The next day they take the dog to the location for the fight. Bobby leaves Baby outside and tells her he loves her, and tells her to remember "when the bell rings". The Doberman is pitted against a huge mastiff-looking dog. When the bell rings, the girl runs in crying Bobby's name. The crowd's cheers die down and she begs Bobby to make them stop hurting her dog. They stop the fight and break up the dog, and the Doberman runs over to the girl.
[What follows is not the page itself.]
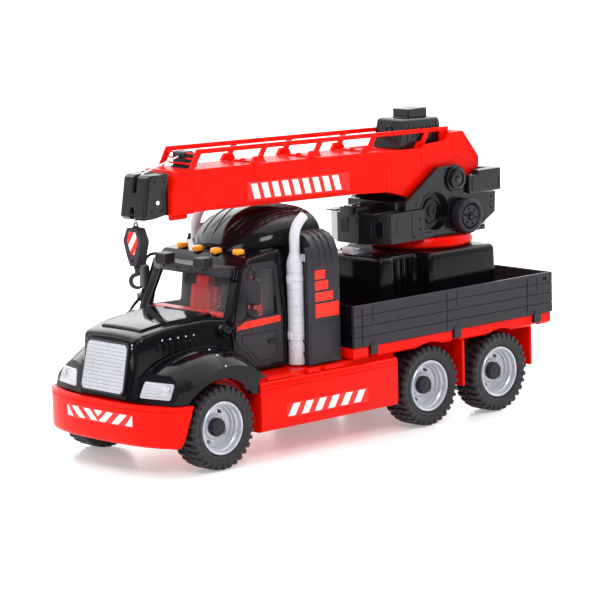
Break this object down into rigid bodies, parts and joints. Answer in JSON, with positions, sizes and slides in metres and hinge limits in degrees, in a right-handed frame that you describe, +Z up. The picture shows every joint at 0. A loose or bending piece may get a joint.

As the crowd quietly stares at Cissy, Bobby walks across the ring and knocks Cissy into the ring, where the Doberman attacks him. It rips his coat and pants before getting hold of Cissy's neck. Bobby stands over Cissy and tells him "it's over." When Cissy agrees, the dog lets go. Bobby and Baby leave with the dog as Cissy's goons help him up.

==Distribution==
Although Eyes of an Angel was released in France in 1991, it was not released in the United States until 1994 when Travolta's career was revived with the release of Pulp Fiction. At that point, it was released straight to VHS format. It was released on DVD in 2002.

==Reception==
Despite the star appeal of Travolta, actor Michael Douglas being an executive producer, and having a soundtrack from Randy Edelman, Eyes of an Angel seemed to gain little attention upon its release. Robert Harmon was, however, nominated for a Critics Award for the film at the 1991 Deauville Film Festival in France (under its original name of The Tender).